Dataset rows:
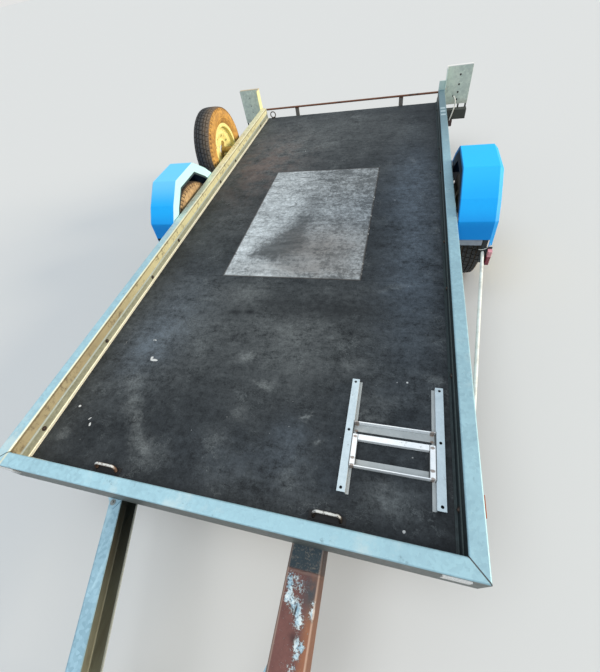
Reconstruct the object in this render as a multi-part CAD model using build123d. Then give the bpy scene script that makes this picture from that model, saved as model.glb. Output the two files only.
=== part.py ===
from build123d import *
import math
import os

# Flat-bed car trailer: galvanised rails round a plywood deck, a trailing-arm axle with two wheels
# under facetted mudguards, a V drawbar with one repaired arm, a jockey wheel and a spare wheel.
# Millimetres, +Z up, +Y towards the rear, +X to the right seen from the front.
# The origin is on the ground under the middle of the whole outline.

# Driving sizes of the bed
BED_WIDTH = 1500.0
BED_LENGTH = 3100.0
RAIL_TOP_Z = 486.0
RAIL_HEIGHT = 140.0
RAIL_FLANGE = 45.0
RAIL_WALL = 3.0
RAIL_LIP = 8.0
RAIL_STEP = 3.0
RAIL_STEP_DROP = 46.0
DECK_DROP = 79.0
DECK_THICK = 15.0
DECK_EDGE_GAP = 2.0
RAIL_BEND = 5.0

# Driving sizes of the wheels and the axle
TYRE_RADIUS = 271.0
TYRE_WIDTH = 145.0
RIM_RADIUS = 170.0
RIM_WIDTH = 114.0
WHEEL_GAP = 22.0
AXLE_FROM_FRONT = 1675.0
SWING_REACH = 150.0
STUD_CIRCLE = 50.0
STUD_RADIUS = 6.0
STUD_COUNT = 4
STUD_TURN = 45.0

# Driving sizes of the drawbar
ARM_HEIGHT = 100.0
ARM_FLANGE = 45.0
ARM_WALL = 5.0
ARM_BEND = 9.0
ARM_REAR = 1080.0
ARM_REAR_FROM_SIDE = 67.3
HEAD_FRONT = 950.0
ARM_FROM_HEAD_MIDDLE = 34.8
RIGHT_ARM_ANGLE = 19.6
COUPLING_REACH = 1130.0

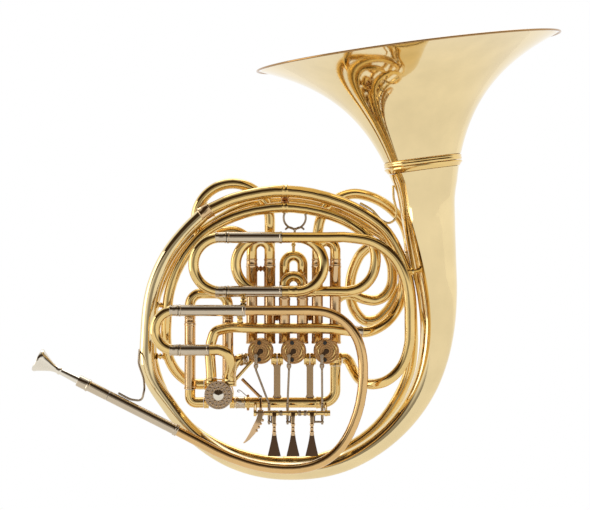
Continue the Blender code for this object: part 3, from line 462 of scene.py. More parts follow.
def rod(name, start, end, radius, hides=(), slot="brass", body="horn", steps=32):
    start = Vector(start)
    end = Vector(end)
    length = (end - start).length
    soft = min(SOFT, radius * 0.3)
    profile = [(0.0, length), (radius - soft, length), (radius, length - soft), (radius, soft),
            (radius - soft, 0.0), (0.0, 0.0)]
    return lathe(name, profile, start, end - start, hides, slot, body, steps)


def bead(name, place, radius, slot="brass", body="horn"):
    rows = 10
    profile = [(0.0, radius)]
    for k in range(1, rows):
        angle = math.pi * k / rows
        profile.append((radius * math.sin(angle), radius * math.cos(angle)))
    return lathe(name, profile + [(0.0, -radius)], place, (0, 0, 1), (), slot, body, 24)


def ferrule(name, place, direction, radius, length, slot="nickel_silver", body="horn"):
    """A joint band centred on the place, with a raised edge at each end."""
    half = length / 2
    step = 0.0005
    edge = 0.0009
    bore = -0.0006
    flank = ((step, half), (edge, half - 0.0006), (edge, half - 0.0012), (step, half - 0.0018))
    other = [(out, -height) for out, height in flank[::-1]]
    profile = skin(radius, (bore, half), *flank, *other, (bore, -half))
    return lathe(name, profile, place, Vector(direction).normalized(), (), slot, body, 40, True)


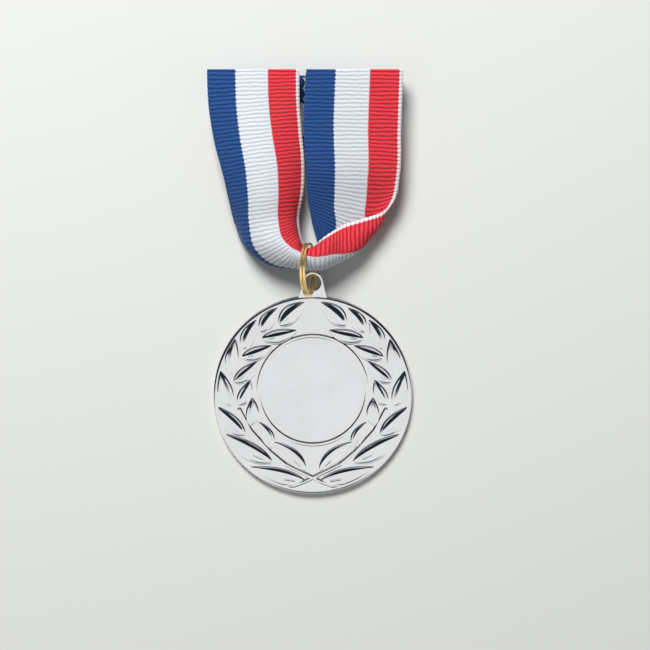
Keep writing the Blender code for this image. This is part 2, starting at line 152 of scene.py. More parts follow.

Work required:
Set down the lines above as they stand, starting with the first line and ending with the line that contains "COUPLING_REACH = 1130.0".

Answer to this task:
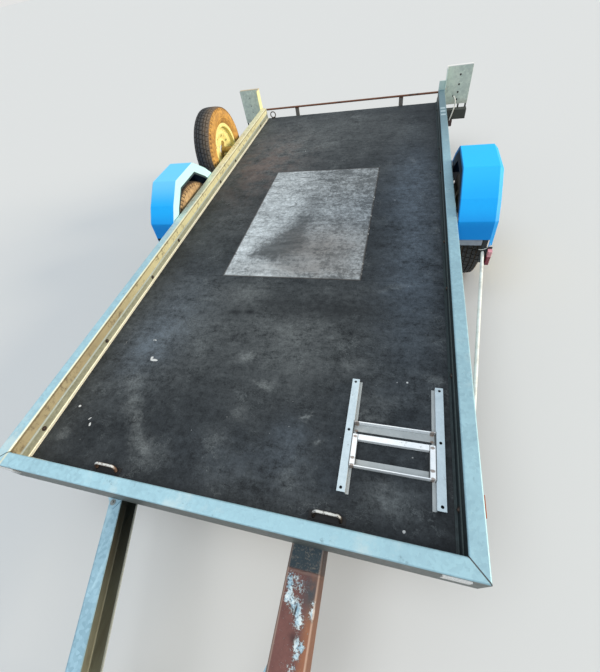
Reconstruct the object in this render as a multi-part CAD model using build123d. Then give the bpy scene script that makes this picture from that model, saved as model.glb. Output the two files only.
=== part.py ===
from build123d import *
import math
import os

# Flat-bed car trailer: galvanised rails round a plywood deck, a trailing-arm axle with two wheels
# under facetted mudguards, a V drawbar with one repaired arm, a jockey wheel and a spare wheel.
# Millimetres, +Z up, +Y towards the rear, +X to the right seen from the front.
# The origin is on the ground under the middle of the whole outline.

# Driving sizes of the bed
BED_WIDTH = 1500.0
BED_LENGTH = 3100.0
RAIL_TOP_Z = 486.0
RAIL_HEIGHT = 140.0
RAIL_FLANGE = 45.0
RAIL_WALL = 3.0
RAIL_LIP = 8.0
RAIL_STEP = 3.0
RAIL_STEP_DROP = 46.0
DECK_DROP = 79.0
DECK_THICK = 15.0
DECK_EDGE_GAP = 2.0
RAIL_BEND = 5.0

# Driving sizes of the wheels and the axle
TYRE_RADIUS = 271.0
TYRE_WIDTH = 145.0
RIM_RADIUS = 170.0
RIM_WIDTH = 114.0
WHEEL_GAP = 22.0
AXLE_FROM_FRONT = 1675.0
SWING_REACH = 150.0
STUD_CIRCLE = 50.0
STUD_RADIUS = 6.0
STUD_COUNT = 4
STUD_TURN = 45.0

# Driving sizes of the drawbar
ARM_HEIGHT = 100.0
ARM_FLANGE = 45.0
ARM_WALL = 5.0
ARM_BEND = 9.0
ARM_REAR = 1080.0
ARM_REAR_FROM_SIDE = 67.3
HEAD_FRONT = 950.0
ARM_FROM_HEAD_MIDDLE = 34.8
RIGHT_ARM_ANGLE = 19.6
COUPLING_REACH = 1130.0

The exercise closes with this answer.